A perfect example of what I’m talking about is my $5.9 billion water infrastructure package. By using a public-private partnership approach, we’ve identified a plan that lays out exactly how we are going to pay for every piece of the proposal, from the reservoirs to the groundwater storage to fixing the Delta to our conservation efforts.
For the reservoir portion, the estimated building cost is $4 billion. We’ve proposed $2 billion in general obligation bonds for the public portion and $2 billion in lease revenue bonds to be paid for by the water users themselves, i.e. water agencies, irrigation districts, cities, etc. And to ensure that this funding materializes, we are requiring that contracts be in place to pay for the lease revenue bonds before public dollars are spent on the projects.

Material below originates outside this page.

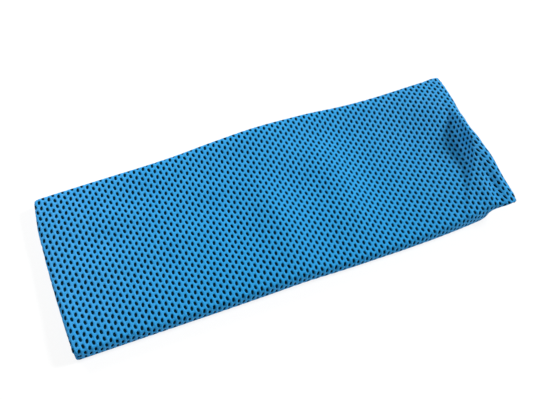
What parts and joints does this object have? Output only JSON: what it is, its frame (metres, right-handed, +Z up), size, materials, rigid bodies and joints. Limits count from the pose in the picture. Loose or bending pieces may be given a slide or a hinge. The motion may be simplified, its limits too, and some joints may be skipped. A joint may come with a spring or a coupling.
{
  "type": "folded cooling towel",
  "caption": "Thin knitted cooling towel with an all-over dot mesh, folded under on every side into a flat oblong pad whose right end springs up in a loose roll.",
  "frame": {"origin": "under the middle of the folded pad, on the surface it rests on", "axes": "+X along the pad towards the end that springs up, +Y from the near long edge to the far one, +Z up"},
  "size_m": [0.2714, 0.1052, 0.0217],
  "materials": {
    "knit": "matte"
  },
  "bodies": {
    "root": {"folded_towel_cloth": "knit"}
  },
  "joints": []
}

Identifying the exact funding sources for large transportation projects is more problematic, which is why we need the authority to come up with a well-thought out financing proposal before moving forward.
I want to commend the authority for its great progress so far in completing the necessary environmental studies and identifying future rights-of-way that we would need to acquire.

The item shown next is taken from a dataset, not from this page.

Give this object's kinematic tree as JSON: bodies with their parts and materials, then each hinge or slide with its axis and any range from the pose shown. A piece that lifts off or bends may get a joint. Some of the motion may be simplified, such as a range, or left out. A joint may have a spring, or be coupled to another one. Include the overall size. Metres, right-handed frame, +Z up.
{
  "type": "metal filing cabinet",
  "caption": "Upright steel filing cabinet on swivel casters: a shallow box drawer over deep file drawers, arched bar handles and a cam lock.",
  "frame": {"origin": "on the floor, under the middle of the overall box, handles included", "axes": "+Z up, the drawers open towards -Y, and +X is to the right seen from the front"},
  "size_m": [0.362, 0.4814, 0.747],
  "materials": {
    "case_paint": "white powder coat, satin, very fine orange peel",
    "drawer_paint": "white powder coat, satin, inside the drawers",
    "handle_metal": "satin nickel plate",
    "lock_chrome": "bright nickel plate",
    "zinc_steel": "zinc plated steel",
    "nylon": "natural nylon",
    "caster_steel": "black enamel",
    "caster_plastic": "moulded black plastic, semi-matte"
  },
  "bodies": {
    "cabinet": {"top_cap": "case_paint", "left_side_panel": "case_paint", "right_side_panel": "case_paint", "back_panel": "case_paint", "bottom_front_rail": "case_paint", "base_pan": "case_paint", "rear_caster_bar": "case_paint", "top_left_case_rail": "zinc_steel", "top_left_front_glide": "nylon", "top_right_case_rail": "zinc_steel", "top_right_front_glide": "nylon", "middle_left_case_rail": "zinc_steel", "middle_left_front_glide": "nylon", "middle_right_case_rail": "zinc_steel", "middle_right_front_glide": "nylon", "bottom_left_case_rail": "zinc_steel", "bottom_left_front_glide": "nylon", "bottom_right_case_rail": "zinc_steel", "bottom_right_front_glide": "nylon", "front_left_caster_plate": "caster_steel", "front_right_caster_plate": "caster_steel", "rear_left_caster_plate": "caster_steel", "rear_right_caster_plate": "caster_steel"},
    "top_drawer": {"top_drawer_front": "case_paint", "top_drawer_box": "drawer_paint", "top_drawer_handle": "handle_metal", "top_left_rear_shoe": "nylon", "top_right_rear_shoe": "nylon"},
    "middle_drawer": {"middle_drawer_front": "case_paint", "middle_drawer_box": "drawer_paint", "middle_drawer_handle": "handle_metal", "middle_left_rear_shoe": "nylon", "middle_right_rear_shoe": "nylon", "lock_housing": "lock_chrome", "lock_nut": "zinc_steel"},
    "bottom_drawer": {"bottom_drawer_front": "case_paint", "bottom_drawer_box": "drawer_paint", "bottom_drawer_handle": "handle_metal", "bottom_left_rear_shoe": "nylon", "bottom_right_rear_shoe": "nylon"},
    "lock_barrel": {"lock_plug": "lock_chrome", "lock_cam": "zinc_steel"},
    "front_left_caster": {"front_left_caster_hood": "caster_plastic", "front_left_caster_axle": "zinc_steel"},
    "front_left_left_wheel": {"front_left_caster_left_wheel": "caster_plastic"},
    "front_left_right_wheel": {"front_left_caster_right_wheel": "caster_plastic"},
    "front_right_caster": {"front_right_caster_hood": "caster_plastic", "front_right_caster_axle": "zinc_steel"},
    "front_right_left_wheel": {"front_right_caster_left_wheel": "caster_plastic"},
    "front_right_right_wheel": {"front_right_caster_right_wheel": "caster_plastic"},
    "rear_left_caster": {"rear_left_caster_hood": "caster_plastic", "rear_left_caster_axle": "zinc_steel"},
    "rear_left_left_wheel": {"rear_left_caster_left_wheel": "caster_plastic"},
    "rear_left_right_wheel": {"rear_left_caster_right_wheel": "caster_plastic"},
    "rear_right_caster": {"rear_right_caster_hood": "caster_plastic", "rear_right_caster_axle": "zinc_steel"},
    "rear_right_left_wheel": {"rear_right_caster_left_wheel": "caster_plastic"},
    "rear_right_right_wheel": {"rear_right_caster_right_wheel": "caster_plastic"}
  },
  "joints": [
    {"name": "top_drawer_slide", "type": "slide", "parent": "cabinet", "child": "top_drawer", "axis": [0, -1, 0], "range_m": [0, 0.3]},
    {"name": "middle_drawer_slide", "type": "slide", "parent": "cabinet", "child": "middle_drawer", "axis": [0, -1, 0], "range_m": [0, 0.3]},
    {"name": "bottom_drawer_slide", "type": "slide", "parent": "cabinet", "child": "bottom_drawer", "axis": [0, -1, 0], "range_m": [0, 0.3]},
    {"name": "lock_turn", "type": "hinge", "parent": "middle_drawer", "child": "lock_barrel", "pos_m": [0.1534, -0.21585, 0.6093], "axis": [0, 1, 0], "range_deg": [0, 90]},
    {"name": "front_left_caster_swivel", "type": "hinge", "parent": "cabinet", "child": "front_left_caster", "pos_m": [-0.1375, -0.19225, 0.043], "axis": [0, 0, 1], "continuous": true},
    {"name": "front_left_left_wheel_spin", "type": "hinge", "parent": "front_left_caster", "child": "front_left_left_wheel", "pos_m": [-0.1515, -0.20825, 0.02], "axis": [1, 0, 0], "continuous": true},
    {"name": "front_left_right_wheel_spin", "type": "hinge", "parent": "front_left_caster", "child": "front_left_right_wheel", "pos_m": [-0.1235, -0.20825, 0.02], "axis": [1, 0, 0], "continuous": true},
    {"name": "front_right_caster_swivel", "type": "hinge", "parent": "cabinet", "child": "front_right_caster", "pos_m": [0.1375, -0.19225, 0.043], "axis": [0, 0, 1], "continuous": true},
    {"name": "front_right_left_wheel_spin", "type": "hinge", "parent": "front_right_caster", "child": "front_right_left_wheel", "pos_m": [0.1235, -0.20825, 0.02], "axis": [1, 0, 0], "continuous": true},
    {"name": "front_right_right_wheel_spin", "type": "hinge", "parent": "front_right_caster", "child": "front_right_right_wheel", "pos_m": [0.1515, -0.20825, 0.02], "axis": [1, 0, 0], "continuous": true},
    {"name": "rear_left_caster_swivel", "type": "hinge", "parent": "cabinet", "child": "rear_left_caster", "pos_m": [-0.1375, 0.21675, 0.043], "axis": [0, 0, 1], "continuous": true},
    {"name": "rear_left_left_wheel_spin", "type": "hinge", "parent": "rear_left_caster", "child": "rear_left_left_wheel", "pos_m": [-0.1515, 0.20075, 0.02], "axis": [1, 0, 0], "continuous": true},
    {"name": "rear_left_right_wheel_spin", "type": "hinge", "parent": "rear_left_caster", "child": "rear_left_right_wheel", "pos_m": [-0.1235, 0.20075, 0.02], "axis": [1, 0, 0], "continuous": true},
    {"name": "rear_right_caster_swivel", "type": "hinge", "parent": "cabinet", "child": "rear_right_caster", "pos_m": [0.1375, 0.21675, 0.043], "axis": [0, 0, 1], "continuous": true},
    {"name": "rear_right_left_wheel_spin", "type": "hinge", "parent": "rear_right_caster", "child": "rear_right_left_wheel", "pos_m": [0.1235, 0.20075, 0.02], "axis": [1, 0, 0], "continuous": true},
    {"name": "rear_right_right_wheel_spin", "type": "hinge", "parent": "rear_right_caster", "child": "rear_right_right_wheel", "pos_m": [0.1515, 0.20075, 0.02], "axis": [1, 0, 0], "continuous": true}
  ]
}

Yet even the authority’s executive director, Mehdi Morshed, says the longer the state waits to build a high-speed rail network, the more expensive it will get. I could not agree more.
That’s why I have directed my recent appointees to work with the authority and its financial advisers to develop a comprehensive plan for financing the project in its entirety, so we can make high-speed rail a reality in California once and for all.
Last year, my administration increased funds for the authority to continue its work, and this year, my budget proposes additional funding.
I am willing to explore multiple approaches in order to fund the balance and execute this project — whether through federal grants, local participation, vendor support, co-development opportunities, public-private partnerships or any other realistic financing plans in which the authority expresses confidence.
I look forward to working with the authority and reviewing its proposal as soon as possible.
But let me be clear: I strongly support high-speed rail for California, and especially for the San Joaquin Valley. Increasing the Valley’s transportation options, especially after voters passed Proposition 1B to repair Highway 99, would better serve the region’s growing population and enhance the Valley’s critical importance to our state’s economy.
The promise of high-speed rail is incredible. Looking forward to the kind of California we want to build 20 and 30 years from now, a network of ultra-fast rail lines whisking people from one end of the state to the other is a viable and important transportation alternative and would be a great benefit to us all.
With a responsible plan in place, we can feel secure in delivering high-speed rail and bringing greater opportunity — and a brighter future — to all Californians.
Governor Schwarzenegger had initially included only $1.2 million in his original proposed 2007-08 state budget to keep the California High-Speed Rail Authority operating. (The California High-Speed Rail Authority reportedly had requested $103 million.) The Los Angeles Times reported in the April 29, 2007 article State Puts Brakes on Bullet Train Plan that “Schwarzenegger’s budget would reduce the authority to an office with no more than six full-time employees — without the 75 consulting firms with 300 employees it has now. Outside contracts would need to be canceled, route planning put on hold and environmental and engineering work frozen.” He also proposed again postponing the 2008 ballot measure to authorize bond sales.
Environmental and transit groups criticized this. They claimed he was betraying a commitment to reduce greenhouse gas emissions through Assembly Bill 32, the Global Warming Solutions Act of 2006 that he signed into law.
In the end, the budget signed by the Governor included $1,159,000 for support of the High-Speed Rail Authority.